Starting PySpark Shell and Loading the Dataset
Once PySpark is installed and your dataset is ready, we can begin analyzing it using PySpark Shell.
Step 1: Open PySpark Shell
To open the PySpark shell, simply run:
pyspark
This command will open the PySpark interactive shell, where you can run Spark commands interactively.
Step 2: Load the Dataset
First, we’ll load the dataset into a Spark DataFrame – think of a DataFrame like an Excel spreadsheet, but cooler and way more powerful. Enter the following commands in the PySpark shell:
# Load the CSV dataset
songs_df = spark.read.csv("Spotify_Most_Streamed_Songs.csv", header=True, inferSchema=True)
# Show the first few rows of the DataFrame
songs_df.show(5)
In this code:
- We load the CSV dataset into a DataFrame named
songs_df
usingread.csv()
withheader=True
to include column names andinferSchema=True
to infer data types. - Finally, we use
show(5)
to display the first few rows of the DataFrame.

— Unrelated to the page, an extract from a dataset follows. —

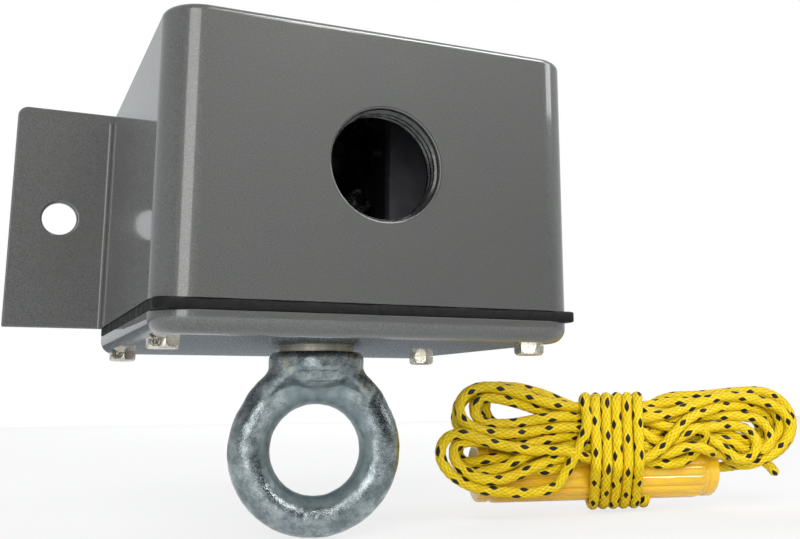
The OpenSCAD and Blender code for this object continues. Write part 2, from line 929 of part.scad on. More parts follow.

Step 3: Perform Basic Data Analysis
Now that we have the data loaded, let’s do some basic data analysis to understand its structure.
3.1: Inspect Schema
To inspect the schema of the dataset (i.e., column names and data types), run:
songs_df.printSchema()
3.2: Count Number of Records
To count the number of records in the dataset:
print(f"Total records: {songs_df.count()}")
3.3: Basic Queries Using SparkSQL
We can also register the DataFrame as a temporary view to use SQL queries for data analysis:
songs_df.createOrReplaceTempView("songs")
# Example query to find the top 5 artists with the highest number of streams
artist_streams = spark.sql("SELECT `artist(s)_name`, SUM(streams) AS total_streams FROM songs GROUP BY `artist(s)_name` ORDER BY total_streams DESC LIMIT 5")
artist_streams.show()
This code uses createOrReplaceTempView
to register the DataFrame as a temporary view named songs
, which allows us to run SQL queries against the DataFrame. The example query finds the top 5 artists with the highest number of streams.
Summary
In this tutorial, we:
- Set up a Python virtual environment and installed PySpark on WSL Ubuntu.
- Downloaded a dataset from Kaggle and loaded it into PySpark.
- Used PySpark and SparkSQL to perform some basic data analysis.